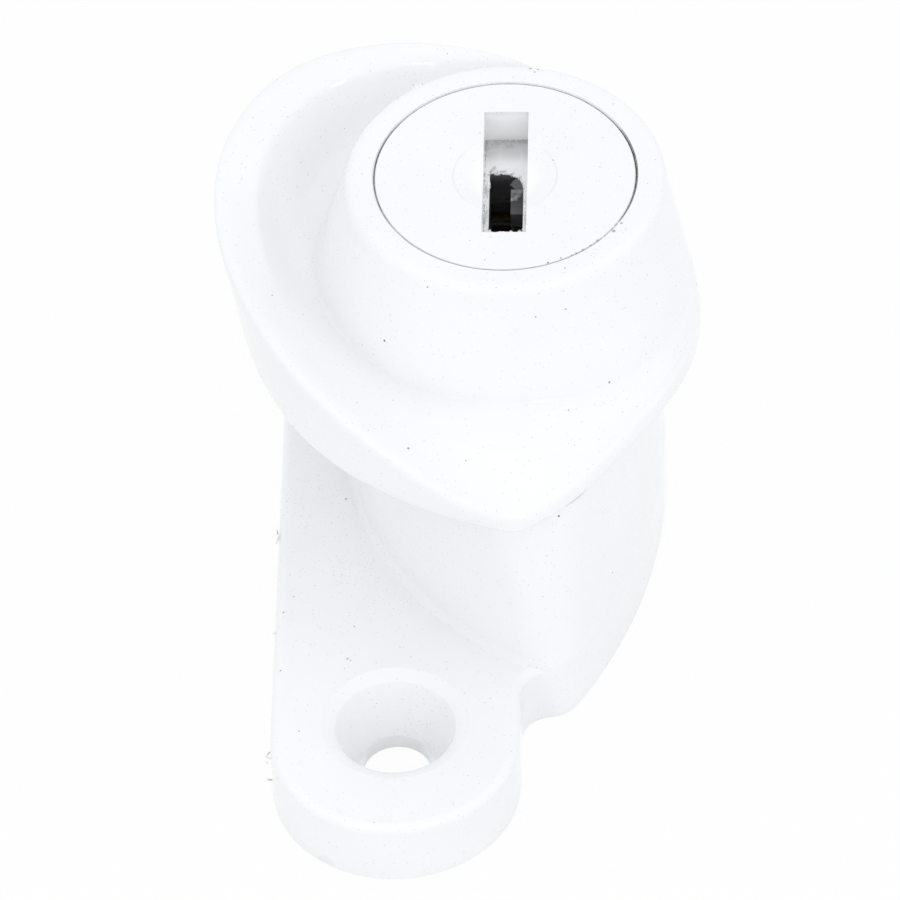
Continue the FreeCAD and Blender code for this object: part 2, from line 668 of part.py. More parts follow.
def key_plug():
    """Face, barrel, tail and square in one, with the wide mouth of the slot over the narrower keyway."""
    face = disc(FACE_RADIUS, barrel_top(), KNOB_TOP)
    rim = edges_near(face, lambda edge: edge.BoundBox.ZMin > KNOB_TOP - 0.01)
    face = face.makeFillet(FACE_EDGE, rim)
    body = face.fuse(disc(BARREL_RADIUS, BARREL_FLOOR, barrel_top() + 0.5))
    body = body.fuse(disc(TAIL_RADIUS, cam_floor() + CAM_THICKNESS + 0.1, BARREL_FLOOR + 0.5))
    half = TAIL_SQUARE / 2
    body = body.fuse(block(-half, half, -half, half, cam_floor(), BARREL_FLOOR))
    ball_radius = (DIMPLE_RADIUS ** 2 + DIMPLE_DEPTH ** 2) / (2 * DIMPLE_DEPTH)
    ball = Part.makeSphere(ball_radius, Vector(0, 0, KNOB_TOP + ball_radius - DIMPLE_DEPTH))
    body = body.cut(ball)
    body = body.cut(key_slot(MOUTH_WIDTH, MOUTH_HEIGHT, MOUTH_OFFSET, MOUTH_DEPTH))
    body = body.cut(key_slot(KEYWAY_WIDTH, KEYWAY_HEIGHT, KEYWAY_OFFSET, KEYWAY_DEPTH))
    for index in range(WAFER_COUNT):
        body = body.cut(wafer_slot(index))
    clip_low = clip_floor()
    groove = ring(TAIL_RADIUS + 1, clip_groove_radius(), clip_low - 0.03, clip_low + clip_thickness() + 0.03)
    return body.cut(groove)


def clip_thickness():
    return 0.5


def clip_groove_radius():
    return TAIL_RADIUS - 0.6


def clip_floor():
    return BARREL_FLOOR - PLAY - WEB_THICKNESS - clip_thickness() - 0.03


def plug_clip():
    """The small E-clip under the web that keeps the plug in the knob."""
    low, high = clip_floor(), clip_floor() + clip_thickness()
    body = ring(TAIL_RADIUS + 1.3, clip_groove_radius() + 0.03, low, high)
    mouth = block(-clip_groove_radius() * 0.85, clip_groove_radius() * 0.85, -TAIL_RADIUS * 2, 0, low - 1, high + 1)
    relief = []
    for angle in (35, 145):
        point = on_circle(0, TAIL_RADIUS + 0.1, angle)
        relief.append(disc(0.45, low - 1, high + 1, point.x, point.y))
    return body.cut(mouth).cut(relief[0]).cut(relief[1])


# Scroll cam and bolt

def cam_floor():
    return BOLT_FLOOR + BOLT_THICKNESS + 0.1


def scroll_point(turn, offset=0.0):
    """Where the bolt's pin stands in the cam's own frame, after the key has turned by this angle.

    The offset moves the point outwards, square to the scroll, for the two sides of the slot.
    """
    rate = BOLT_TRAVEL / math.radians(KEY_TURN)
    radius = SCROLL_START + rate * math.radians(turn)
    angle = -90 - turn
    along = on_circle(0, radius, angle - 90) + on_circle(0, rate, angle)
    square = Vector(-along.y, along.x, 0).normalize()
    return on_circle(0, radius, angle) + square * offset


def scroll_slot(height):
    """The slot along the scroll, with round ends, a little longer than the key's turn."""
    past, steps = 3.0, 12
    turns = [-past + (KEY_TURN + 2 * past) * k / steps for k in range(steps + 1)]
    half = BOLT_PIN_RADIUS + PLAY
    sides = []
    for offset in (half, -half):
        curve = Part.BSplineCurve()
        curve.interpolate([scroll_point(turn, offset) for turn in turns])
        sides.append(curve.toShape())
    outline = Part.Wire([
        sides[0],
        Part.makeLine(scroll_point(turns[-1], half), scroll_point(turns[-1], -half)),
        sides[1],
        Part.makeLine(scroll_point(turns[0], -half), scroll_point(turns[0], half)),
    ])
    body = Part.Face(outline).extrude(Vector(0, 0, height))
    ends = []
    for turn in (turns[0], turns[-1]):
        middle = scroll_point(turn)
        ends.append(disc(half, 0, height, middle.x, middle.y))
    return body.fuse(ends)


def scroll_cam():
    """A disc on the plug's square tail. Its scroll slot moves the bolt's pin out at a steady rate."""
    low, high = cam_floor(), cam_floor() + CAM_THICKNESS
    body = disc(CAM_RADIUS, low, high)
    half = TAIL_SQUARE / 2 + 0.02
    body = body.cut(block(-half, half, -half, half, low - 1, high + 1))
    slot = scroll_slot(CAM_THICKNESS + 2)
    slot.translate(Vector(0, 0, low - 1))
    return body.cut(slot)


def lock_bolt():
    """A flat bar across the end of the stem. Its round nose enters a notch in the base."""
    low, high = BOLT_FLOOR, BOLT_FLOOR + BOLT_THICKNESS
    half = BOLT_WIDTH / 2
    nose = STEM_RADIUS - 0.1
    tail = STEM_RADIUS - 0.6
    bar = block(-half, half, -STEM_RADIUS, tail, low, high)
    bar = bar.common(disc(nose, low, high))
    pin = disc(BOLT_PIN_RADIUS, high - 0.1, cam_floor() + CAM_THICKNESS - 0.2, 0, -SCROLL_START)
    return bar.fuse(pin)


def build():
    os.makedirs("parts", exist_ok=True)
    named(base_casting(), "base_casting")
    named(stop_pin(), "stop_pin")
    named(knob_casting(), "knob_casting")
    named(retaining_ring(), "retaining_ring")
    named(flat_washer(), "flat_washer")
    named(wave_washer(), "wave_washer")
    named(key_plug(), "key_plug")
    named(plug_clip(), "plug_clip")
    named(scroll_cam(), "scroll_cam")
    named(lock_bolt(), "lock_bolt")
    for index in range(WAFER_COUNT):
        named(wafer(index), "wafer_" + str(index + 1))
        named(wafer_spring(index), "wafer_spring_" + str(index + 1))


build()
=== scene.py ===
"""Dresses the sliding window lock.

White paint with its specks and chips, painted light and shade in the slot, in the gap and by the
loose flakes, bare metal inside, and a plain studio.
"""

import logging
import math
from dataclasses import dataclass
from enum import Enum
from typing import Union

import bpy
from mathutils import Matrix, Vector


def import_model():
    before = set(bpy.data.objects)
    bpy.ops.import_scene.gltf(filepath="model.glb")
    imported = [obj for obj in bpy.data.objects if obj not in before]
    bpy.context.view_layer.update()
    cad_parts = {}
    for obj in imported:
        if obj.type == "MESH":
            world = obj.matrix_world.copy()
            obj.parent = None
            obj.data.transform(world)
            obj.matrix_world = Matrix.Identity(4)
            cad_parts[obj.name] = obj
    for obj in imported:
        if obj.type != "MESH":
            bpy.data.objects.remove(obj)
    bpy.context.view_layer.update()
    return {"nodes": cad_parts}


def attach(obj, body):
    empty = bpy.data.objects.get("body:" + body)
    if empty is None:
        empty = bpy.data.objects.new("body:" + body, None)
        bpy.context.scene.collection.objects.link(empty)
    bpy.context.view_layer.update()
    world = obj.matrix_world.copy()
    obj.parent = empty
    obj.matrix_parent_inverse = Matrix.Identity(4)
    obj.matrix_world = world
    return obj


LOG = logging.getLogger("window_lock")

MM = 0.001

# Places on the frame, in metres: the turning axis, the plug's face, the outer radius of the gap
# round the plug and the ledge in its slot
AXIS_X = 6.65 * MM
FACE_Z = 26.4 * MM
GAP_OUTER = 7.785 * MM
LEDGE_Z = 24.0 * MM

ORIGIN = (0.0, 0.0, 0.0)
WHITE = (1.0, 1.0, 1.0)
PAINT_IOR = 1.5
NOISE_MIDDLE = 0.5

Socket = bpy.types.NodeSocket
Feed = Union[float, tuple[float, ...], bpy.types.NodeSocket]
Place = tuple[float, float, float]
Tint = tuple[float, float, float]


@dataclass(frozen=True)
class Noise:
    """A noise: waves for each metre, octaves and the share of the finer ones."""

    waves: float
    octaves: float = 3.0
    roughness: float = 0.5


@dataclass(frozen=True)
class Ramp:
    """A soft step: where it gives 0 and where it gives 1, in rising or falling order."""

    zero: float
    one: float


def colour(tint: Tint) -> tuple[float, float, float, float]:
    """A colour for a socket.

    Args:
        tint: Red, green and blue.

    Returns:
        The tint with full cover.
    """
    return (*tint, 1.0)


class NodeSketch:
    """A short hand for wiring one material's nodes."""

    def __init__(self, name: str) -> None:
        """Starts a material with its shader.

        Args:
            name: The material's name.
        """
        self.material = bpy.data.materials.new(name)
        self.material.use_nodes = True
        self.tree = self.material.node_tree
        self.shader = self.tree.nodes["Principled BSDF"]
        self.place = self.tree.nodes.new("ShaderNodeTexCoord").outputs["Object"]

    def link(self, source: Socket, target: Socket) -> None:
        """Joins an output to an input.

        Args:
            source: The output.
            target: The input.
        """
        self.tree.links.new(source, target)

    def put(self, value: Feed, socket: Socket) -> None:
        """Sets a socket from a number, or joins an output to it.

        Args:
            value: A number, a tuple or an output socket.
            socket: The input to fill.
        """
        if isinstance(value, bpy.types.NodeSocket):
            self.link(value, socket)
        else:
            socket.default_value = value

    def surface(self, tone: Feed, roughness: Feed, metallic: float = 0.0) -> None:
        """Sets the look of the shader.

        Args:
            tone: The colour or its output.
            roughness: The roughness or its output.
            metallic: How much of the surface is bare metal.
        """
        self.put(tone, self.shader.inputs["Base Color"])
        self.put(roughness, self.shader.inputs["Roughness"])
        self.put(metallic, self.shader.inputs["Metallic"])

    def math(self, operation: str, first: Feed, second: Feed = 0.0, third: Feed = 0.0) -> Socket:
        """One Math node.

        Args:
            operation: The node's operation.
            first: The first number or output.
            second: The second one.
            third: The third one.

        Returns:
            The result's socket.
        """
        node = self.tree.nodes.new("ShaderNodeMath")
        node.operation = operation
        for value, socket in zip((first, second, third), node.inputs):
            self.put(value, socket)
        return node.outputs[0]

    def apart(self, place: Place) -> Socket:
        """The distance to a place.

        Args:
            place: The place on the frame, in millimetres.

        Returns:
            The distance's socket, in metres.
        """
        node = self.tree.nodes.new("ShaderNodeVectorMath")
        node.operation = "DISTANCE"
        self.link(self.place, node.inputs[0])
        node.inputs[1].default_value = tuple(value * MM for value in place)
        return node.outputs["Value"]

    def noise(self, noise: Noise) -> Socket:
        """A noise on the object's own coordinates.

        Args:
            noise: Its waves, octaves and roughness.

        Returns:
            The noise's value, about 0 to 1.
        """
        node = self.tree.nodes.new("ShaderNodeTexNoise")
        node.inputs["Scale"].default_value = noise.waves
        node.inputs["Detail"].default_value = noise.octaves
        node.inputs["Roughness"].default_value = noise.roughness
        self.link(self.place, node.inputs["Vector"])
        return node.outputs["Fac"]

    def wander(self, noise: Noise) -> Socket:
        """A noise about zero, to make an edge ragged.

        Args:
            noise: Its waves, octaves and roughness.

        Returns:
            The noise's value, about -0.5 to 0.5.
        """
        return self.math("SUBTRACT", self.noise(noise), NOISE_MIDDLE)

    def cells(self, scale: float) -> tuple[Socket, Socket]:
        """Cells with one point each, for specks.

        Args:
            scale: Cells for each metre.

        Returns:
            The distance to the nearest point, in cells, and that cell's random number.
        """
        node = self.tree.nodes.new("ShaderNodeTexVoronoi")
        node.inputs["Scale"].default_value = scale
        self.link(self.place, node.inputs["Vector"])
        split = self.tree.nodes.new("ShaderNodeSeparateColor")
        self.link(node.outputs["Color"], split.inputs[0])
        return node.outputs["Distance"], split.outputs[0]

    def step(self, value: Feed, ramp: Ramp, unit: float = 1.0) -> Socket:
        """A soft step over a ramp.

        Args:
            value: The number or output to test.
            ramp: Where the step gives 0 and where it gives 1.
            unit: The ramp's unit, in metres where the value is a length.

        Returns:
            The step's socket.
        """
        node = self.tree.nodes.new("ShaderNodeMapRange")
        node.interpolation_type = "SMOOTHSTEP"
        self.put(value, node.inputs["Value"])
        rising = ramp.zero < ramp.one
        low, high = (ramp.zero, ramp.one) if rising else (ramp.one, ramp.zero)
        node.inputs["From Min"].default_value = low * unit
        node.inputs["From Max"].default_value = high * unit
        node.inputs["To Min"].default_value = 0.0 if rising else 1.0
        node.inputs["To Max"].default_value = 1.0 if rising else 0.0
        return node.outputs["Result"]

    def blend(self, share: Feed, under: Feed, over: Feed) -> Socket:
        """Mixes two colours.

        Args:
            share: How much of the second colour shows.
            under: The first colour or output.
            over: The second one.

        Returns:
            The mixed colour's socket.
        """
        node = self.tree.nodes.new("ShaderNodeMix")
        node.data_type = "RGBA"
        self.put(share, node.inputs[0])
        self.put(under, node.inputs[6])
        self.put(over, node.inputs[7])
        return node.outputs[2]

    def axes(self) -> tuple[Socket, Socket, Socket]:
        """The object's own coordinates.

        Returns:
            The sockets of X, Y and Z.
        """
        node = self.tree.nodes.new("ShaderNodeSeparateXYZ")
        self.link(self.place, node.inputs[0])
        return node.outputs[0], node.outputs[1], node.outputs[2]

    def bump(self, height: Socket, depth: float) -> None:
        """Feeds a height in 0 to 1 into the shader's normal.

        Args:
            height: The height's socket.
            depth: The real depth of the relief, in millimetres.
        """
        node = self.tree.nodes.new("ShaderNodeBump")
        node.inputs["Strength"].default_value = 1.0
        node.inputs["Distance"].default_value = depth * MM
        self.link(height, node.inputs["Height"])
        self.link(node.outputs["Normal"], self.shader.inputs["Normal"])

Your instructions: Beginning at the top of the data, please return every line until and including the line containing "return BARREL_FLOOR - PLAY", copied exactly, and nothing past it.

In response:
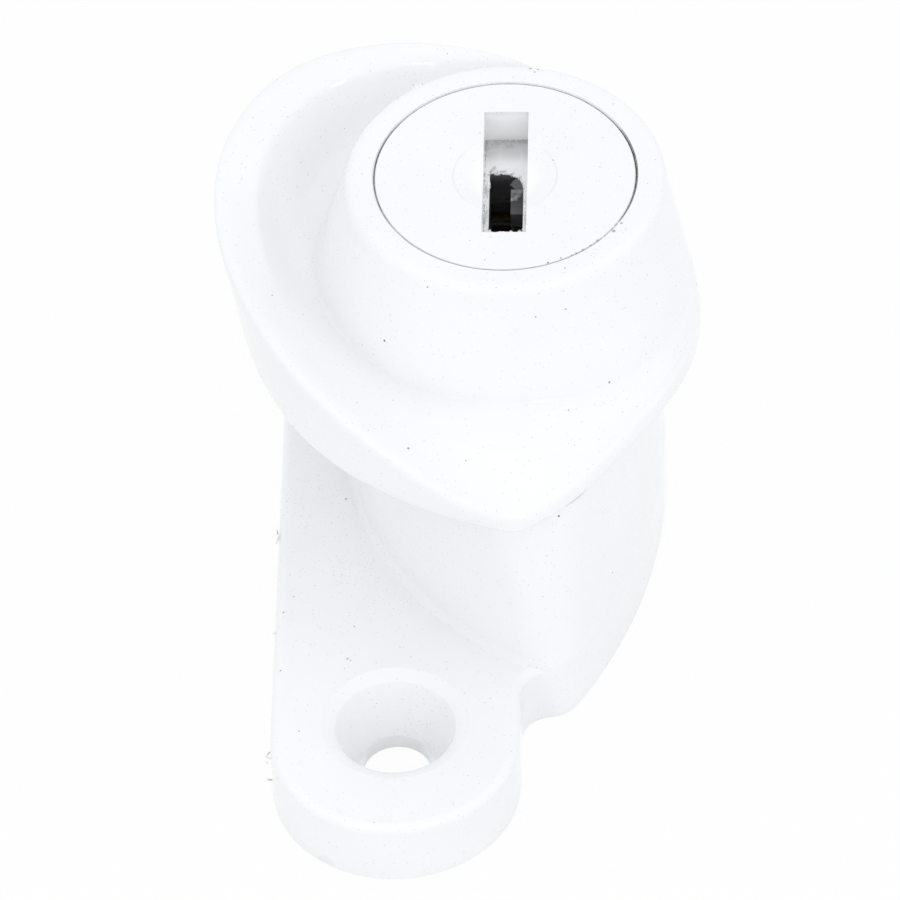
Continue the FreeCAD and Blender code for this object: part 2, from line 668 of part.py. More parts follow.
def key_plug():
    """Face, barrel, tail and square in one, with the wide mouth of the slot over the narrower keyway."""
    face = disc(FACE_RADIUS, barrel_top(), KNOB_TOP)
    rim = edges_near(face, lambda edge: edge.BoundBox.ZMin > KNOB_TOP - 0.01)
    face = face.makeFillet(FACE_EDGE, rim)
    body = face.fuse(disc(BARREL_RADIUS, BARREL_FLOOR, barrel_top() + 0.5))
    body = body.fuse(disc(TAIL_RADIUS, cam_floor() + CAM_THICKNESS + 0.1, BARREL_FLOOR + 0.5))
    half = TAIL_SQUARE / 2
    body = body.fuse(block(-half, half, -half, half, cam_floor(), BARREL_FLOOR))
    ball_radius = (DIMPLE_RADIUS ** 2 + DIMPLE_DEPTH ** 2) / (2 * DIMPLE_DEPTH)
    ball = Part.makeSphere(ball_radius, Vector(0, 0, KNOB_TOP + ball_radius - DIMPLE_DEPTH))
    body = body.cut(ball)
    body = body.cut(key_slot(MOUTH_WIDTH, MOUTH_HEIGHT, MOUTH_OFFSET, MOUTH_DEPTH))
    body = body.cut(key_slot(KEYWAY_WIDTH, KEYWAY_HEIGHT, KEYWAY_OFFSET, KEYWAY_DEPTH))
    for index in range(WAFER_COUNT):
        body = body.cut(wafer_slot(index))
    clip_low = clip_floor()
    groove = ring(TAIL_RADIUS + 1, clip_groove_radius(), clip_low - 0.03, clip_low + clip_thickness() + 0.03)
    return body.cut(groove)


def clip_thickness():
    return 0.5


def clip_groove_radius():
    return TAIL_RADIUS - 0.6


def clip_floor():
    return BARREL_FLOOR - PLAY - WEB_THICKNESS - clip_thickness() - 0.03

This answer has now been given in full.